Poverty abolitionism as concession might be a centrist movement for (Desmond's phrase) “change from a moral perspective.” If everyone who purchased White Fragility in the summer of 2020 allocates their campaign contributions towards political candidates who center poverty abolition in order to assuage their guilt, that might indeed cause some significant improvement in poverty. Poverty abolitionism as gift, as risk, as the giving up of our petty individual self-interests, however, would demand transformative change on the part of individuals and the nation. It would be poverty abolitionism as the first step on a revolutionary path toward collective liberation.
My problem with Poverty is that Desmond sometimes conflates these, and he tends, at crucial moments, towards the former. When he tries to depoliticize poverty, he is obfuscating the necessary connections between poverty abolitionism and anti-racism, other abolitionisms, and leftist politics more generally.

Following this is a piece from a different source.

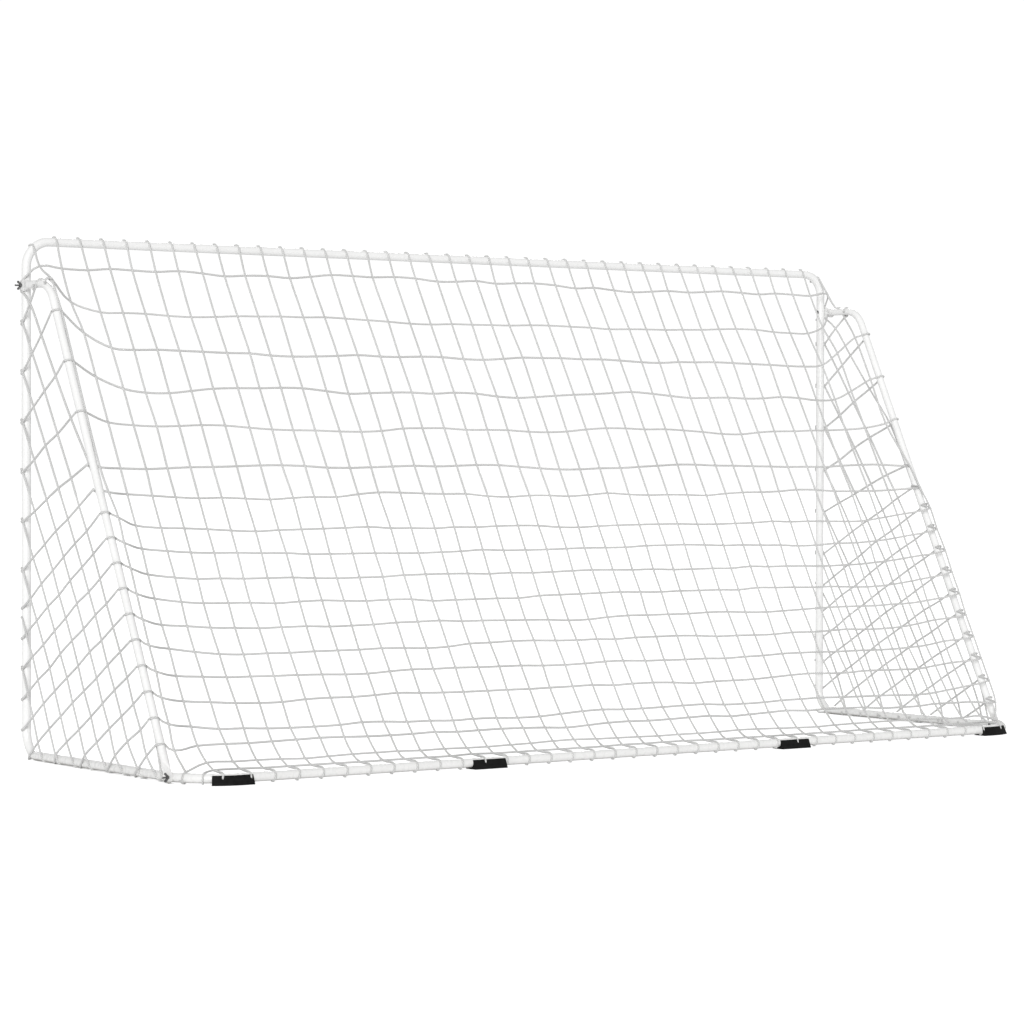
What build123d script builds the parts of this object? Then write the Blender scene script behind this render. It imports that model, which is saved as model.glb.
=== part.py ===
from build123d import *
import os
from math import cos, hypot, radians, sin

# Soccer goal of the 12 ft class: a loop of steel tube that forms the crossbar, the uprights
# and the ground frame, two bolted side stays, four snap-on rubber feet and a net.
# Millimetres. The goal mouth faces -Y and the ground is z = 0. x = 0 is the middle of the
# crossbar, and y = 0 lies halfway between the goal's foremost and rearmost points.
# Left and right are those of someone in front of the goal who looks into it.

os.makedirs("parts", exist_ok=True)

# Overall size
WIDTH = 3660.0  # across the uprights
HEIGHT = 1820.0
DEPTH = 1224.0  # from the flat ends of the stays to the back of the feet

# Main tube, and the bends on its centre line
TUBE_R = 16.0
TUBE_WALL = 1.2
UPPER_BEND = 90.0
LOWER_BEND = 80.0
REAR_BEND = 170.0

# Push-fit joints of the main tube: one end is swaged down and slides into the next tube
PLUG_LENGTH = 50.0
PLUG_GAP = 0.2
SHOULDER = 3.0

# Places of the joints of the main tube
CENTER_HALF = 560.0  # half the middle length of the crossbar
CROSSBAR_END = 1600.0  # from the middle to the upper corners
UPPER_LEG_Z = 1560.0  # lower end of the upper corners
LOWER_LEG_Z = 560.0  # upper end of the front bends
SIDE_START = 350.0  # from the uprights to the front end of the side tubes
SIDE_END = 900.0  # from the uprights to the back end of the side tubes
REAR_CENTER_HALF = 520.0  # half the middle length of the rear bar
REAR_END = 1540.0  # from the middle to the rear corners

# Feet
FOOT_LENGTH = 134.0
FOOT_HALF_BASE = 29.0
FOOT_UNDER = 6.0  # rubber below the tube
FOOT_EDGE = 2.0  # height of the upright edge of the base
FOOT_RISE = 32.0
FOOT_HALF_TOP = 16.0
FOOT_LIP = 1.2
FOOT_ROUND = 1.0  # bevel of the end faces
INNER_FOOT_AT = 676.0  # from the middle, along the rear bar
OUTER_FOOT_AT = 1673.0

# Side stays
STAY_R = 14.0
STAY_WALL = 1.2
STAY_BEND = 102.0
STAY_TOP_Z = 1649.5
STAY_REACH = 208.0  # level run at the top, from the upright to the bend's corner
STAY_SPLIT = 0.5  # share of the slope above the push-fit joint
PLATE_THICK = 2.6  # the tube pressed flat
PLATE_WIDTH = 41.0
PLATE_FLAT = 22.0  # from the bolt to where the tube starts to open out
PLATE_BLEND = 55.0  # from the bolt to where the tube is round again
PLATE_STEP = 0.1  # the opened end is this much smaller in radius than the round tube
PLATE_SLIT = 0.43  # what is left of the tube's bore between the pressed walls
ROUNDED = 0.96  # share of the half thickness that rounds the pressed edges
NEARLY_ROUND = 0.999  # corner radius of the opened end, as a share of its half width
LOWER_BOLT_TURN = 8.5  # degrees of the rear bend in front of the lower bolt

# M6 x 60 carriage bolts and wing nuts
BOLT_R = 3.0
BOLT_LENGTH = 60.0
BOLT_HOLE_R = 3.3
BOLT_TIP = 0.8
NECK = 6.2  # across the flats of the square under the head
NECK_LENGTH = 3.0
NECK_HOLE = 6.5
HEAD_R = 8.25
HEAD_RIM = 0.8
HEAD_HEIGHT = 4.0
HEAD_GAP = 0.25  # under the head, where the tube's wall curves up at its rim
NUT_GAP = 0.3  # between wing nut and stay
NUT_BORE_R = 3.05
NUT_BASE_R = 6.0
NUT_TOP_R = 4.9
NUT_HEIGHT = 8.0
WING_THICK = 2.4
WING_LOBE_R = 4.0
WING_LOBE_AT = 12.0  # from the bolt's axis to the middle of a wing's round end
WING_LOBE_UP = 12.5
WING_ROOT_R = 3.6

# Net, as thin panels
NET_THICK = 0.36  # along Y and along Z, which makes about half a millimetre square to the panel
NET_SIDE_THICK = 0.5
NET_START_Y = 19.0  # behind the uprights' axes
NET_START_Z = 1796.0
NET_OFF_STAY = 16.0  # behind and above the corner of a stay's axis
NET_FOOT_Y = 1148.0  # behind the uprights' axes
NET_FOOT_Z = 48.0
NET_SIDE_X = 1846.0
NET_SIDE_CLEAR = 1.0  # between the back panel's edges and the side panels
NET_SIDE_FRONT = 22.0  # behind the uprights' axes
NET_SIDE_TOP_Z = 1664.0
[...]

When Desmond talks about American patriotism, casting poverty abolitionists as "the true heirs of 1776," and making claims, even if critical, about "our greatness," or when, castigating those on the left for having a "despondency problem," he says that, in contrast, poverty abolitionists are "doers, prioritizing plan over critique, usefulness over purity," he is playing into a white liberal (and/or conservative) system of reality, rather than showing us reality in light of the kind of fundamental ethicopolitical principles which would demonstrate its poverty and demand the wholescale personal and political change that, starting with the abolition of poverty, would make it less hellish.
But perhaps all this means is that readers should read Desmond's book in the kind of critical spirit with which he rightly encourages us to examine our own lives. We can be complicit in thought, as in actions or passivity. Even so, Poverty, By America, like poverty abolitionism, is a good start.